━━ LISTED RECORDS

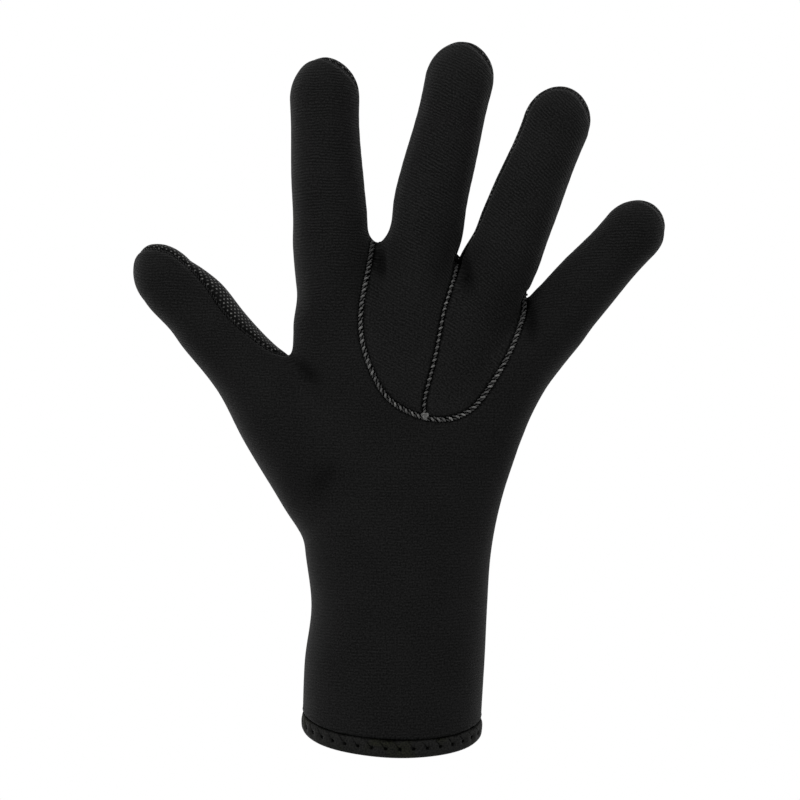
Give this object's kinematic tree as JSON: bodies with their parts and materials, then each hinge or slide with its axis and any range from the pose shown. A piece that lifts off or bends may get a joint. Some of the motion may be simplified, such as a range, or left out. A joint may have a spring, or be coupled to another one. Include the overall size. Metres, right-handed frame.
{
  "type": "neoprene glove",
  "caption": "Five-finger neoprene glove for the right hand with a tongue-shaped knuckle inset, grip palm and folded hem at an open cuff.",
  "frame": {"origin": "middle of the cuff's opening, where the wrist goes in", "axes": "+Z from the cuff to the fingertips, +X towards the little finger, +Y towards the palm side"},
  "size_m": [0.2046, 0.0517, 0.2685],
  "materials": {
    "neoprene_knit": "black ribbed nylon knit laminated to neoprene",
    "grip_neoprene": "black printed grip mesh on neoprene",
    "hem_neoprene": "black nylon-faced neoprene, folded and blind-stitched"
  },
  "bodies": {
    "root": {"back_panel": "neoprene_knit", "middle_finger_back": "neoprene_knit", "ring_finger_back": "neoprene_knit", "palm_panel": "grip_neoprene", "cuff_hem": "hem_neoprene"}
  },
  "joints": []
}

━━━━
━━ LISTED RECORDS

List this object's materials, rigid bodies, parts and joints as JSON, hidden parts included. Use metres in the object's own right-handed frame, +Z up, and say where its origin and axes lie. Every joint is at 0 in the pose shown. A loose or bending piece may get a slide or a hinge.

━━━━
━━ LISTED RECORDS

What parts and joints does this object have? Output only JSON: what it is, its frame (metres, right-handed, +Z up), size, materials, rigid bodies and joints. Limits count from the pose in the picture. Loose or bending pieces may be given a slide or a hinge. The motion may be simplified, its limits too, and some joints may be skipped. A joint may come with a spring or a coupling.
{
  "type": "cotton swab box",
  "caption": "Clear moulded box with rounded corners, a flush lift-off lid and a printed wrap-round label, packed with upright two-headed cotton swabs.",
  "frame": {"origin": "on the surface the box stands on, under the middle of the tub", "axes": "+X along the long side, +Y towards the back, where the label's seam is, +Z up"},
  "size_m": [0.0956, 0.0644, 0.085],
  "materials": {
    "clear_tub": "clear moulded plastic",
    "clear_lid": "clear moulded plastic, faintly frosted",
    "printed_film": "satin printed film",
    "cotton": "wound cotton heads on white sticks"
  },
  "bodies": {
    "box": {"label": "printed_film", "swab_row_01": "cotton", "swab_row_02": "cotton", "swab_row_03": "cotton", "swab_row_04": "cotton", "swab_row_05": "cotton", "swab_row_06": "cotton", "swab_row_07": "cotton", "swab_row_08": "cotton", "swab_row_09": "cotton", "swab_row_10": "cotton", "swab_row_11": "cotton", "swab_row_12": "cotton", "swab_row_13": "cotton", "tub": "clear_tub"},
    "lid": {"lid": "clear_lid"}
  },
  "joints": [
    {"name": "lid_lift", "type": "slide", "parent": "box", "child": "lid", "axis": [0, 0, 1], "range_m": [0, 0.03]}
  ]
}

━━━━

In the records above, how many lines include the string "materials"? Answer with only the number.

* SOLUTION TO THE PROBLEM
5